Heart to Table
Many years ago I had a dream that made a lasting impression on me.
In my dream, I was walking in the forest and came upon a group of people who were on a kind of spiritual retreat. They asked me if I would like to join them and prepare their food. The feeling I had in my dream is that this was the absolute perfect place for me to be. In the aftermath of this dream I looked deeply at my work as a chef and started on a very different path than I would have imagined.
To cook for artists and people I admire fulfills this dream, and effects me in the same way the dream did. It is my intention to choose a kind of food and preparation that is right for who is being served, that will enhance their journey and feed not just their body but their soul. The meal must not be too heavy or too strong; it must be delicate and colorful and have contrasting textures and flavors; it must delight and leave them open to something new.
So last night, sitting at my table were three amazing musicians. I wanted them to enjoy a meal together before their practice session for a concert taking place on Saturday night. I decided to prepare fish as the entrée as one of the musicians follows the laws of Kashrut and I wanted to serve French cheeses as one of the musicians is French. I'm in the mood for wild mushrooms in this wet and verdant season, and I imagined a bass of some kind with my preserved lemons and chanterelle mushrooms. This would pair nicely with a potato gratin that my husband makes beautifully, and a vegetable of something healthy and green with garlic and chili flakes. We would start with my winter salad (featured in last week's blog) with some sliced kumquats and red currants that I found at Monterey Market.
I was very pleased with absolutely everything and I believe my friends felt nourished and loved. The music afterward that filled my little house was of the gods.

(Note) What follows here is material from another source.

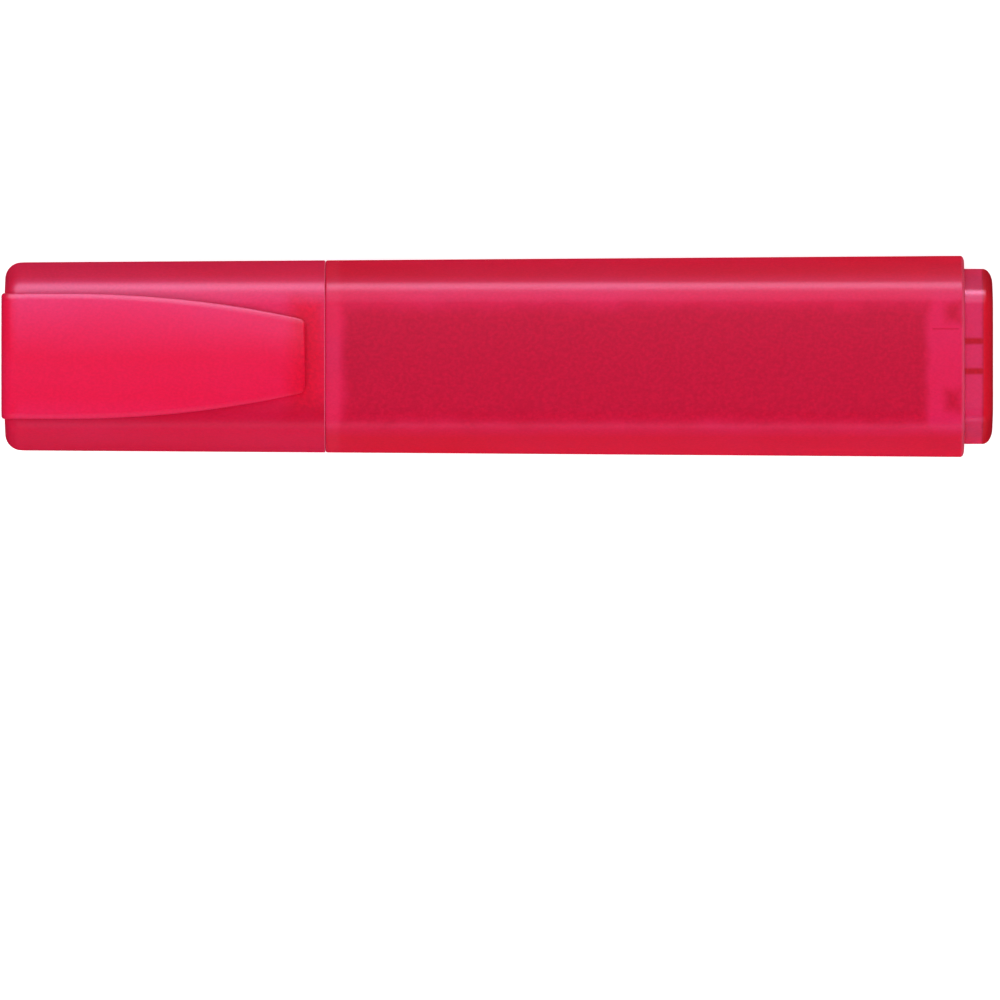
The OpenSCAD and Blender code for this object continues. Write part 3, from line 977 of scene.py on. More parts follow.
@dataclass
class Barrel:
    """The frosted shell with its horn, and the ribs inside it."""

    pen: PenSizes
    ridge_r: float = 3.8 * MM
    horn_ridge_r: float = 4.2 * MM
    crown: float = 0.2 * MM
    edge_r: float = 0.25 * MM
    rear_dip: float = 0.9 * MM
    rear_run: float = 0.45 * MM
    seam: float = 0.02 * MM
    wall: float = 1.25 * MM
    rim_wall: float = 0.95 * MM
    horn_wall: float = 0.9 * MM
    horn_entry: float = math.radians(7.6)
    horn_rise: tuple[float, float, float, float] = (1.5, 1.4, 1.0, 2.0)
    collar_step: float = 0.06 * MM
    bore_d: float = 6.86 * MM
    spigot_len: float = 5.0 * MM
    rib_t: float = 0.7 * MM
    reservoir_fit: float = 0.2 * MM
    stations: int = 28

    def horn_at(self, s: float) -> Section:
        """The horn's section, whose sides follow circular arcs along the pen.

        Args:
            s: distance behind the nib holder.

        Returns:
            The section there.
        """
        base = self.pen.spigot()
        r0 = self.pen.collar_d / 2 + self.collar_step
        length = self.pen.horn_len
        leave = 2 * math.atan((base.half_w - r0) / length) - self.horn_entry
        r = length / (math.sin(leave) - math.sin(self.horn_entry))
        slope = math.asin(min(1.0, math.sin(self.horn_entry) + s / r))
        share = s / length
        thick, face, side, bevel = (share**k for k in self.horn_rise)
        sliver = 0.05 * MM
        return Section(
            r0 + r * (math.cos(self.horn_entry) - math.cos(slope)),
            r0 + (base.half_t - r0) * thick,
            max(sliver, base.half_face * face),
            max(sliver, base.half_side * side),
            r0 + (base.bevel_r - r0) * bevel,
        )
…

And as a dramatic and fitting finale, we served Marion Cunningham's persimmon pudding (Recipe here!) and made a great show of flaming it with brandy to finish off the spectacular evening.
Pan-seared sea bass
With preserved lemons and wild mushrooms
6 portions sea bass
Kosher salt and fresh ground black pepper
2 T olive oil
2 T Chopped fresh thyme and rosemary, combined
¼ cup Preserved lemon rind, julienne
1 lb. chanterelle mushrooms (or combinations of various mushrooms, sliced)
2 T butter
1 T Extra Virgin olive oil
1 shallots, chopped
2 cloves chopped garlic
¼ cup white wine
Juice of ½ lemon and a splash of wine
Chopped flat leaf parsley for garnish
Season the fish with salt and pepper. Heat a cast iron skillet or sauté pan and add the olive oil. Sear the fish on both sides until lightly browned. Place in a shallow baking dish with plenty of space between the pieces. Scatter the chopped fresh herbs and preserved lemons on the fish and set aside while you sauté the mushrooms.
Brush chanterelles to remove dirt. Slice. Heat butter and olive oil; add shallots; sauté for 5 minutes; add garlic and cook for I minute. Add mushrooms and sauté until soft. They will release juices, keep cooking until pan is dry; deglaze with wine and reduce again.
Scatter the cooked mushrooms over the fish and splash with a bit of white wine and lemon juice. Bake in 375-degree F. oven for 10 minutes. Garnish with parsley.
Gruyere Potatoes Gratin
My husband, Kevin's, contribution!
2 tablespoons softened butter
2 1/2 lbs. potatoes, peeled and thinly sliced
2 large onions, chopped
salt and pepper to taste
1 cup shredded Gruyere cheese
3/4 cup white wine
1/3 cup water
3/4 cup heavy cream
Preheat oven to 350 degrees F (175 degrees C). Butter a 9x13 inch baking dish with the softened butter.
Toss the potato slices and chopped onions with salt and pepper, and spread 1/3 of the mixture into the prepared baking dish. Sprinkle half of the Gruyere cheese over the potatoes, then add another layer of potatoes. Sprinkle on the remaining cheese followed by the remaining potatoes. Mix together the water and wine, and pour into dish. Cover the baking dish with aluminum foil.
Bake in preheated oven until the potatoes are tender, about 1 hour 15 minutes. Once tender, remove the foil, and pour the cream evenly over the potatoes. Bake uncovered for an additional 15 minutes to brown the top and thicken the cream.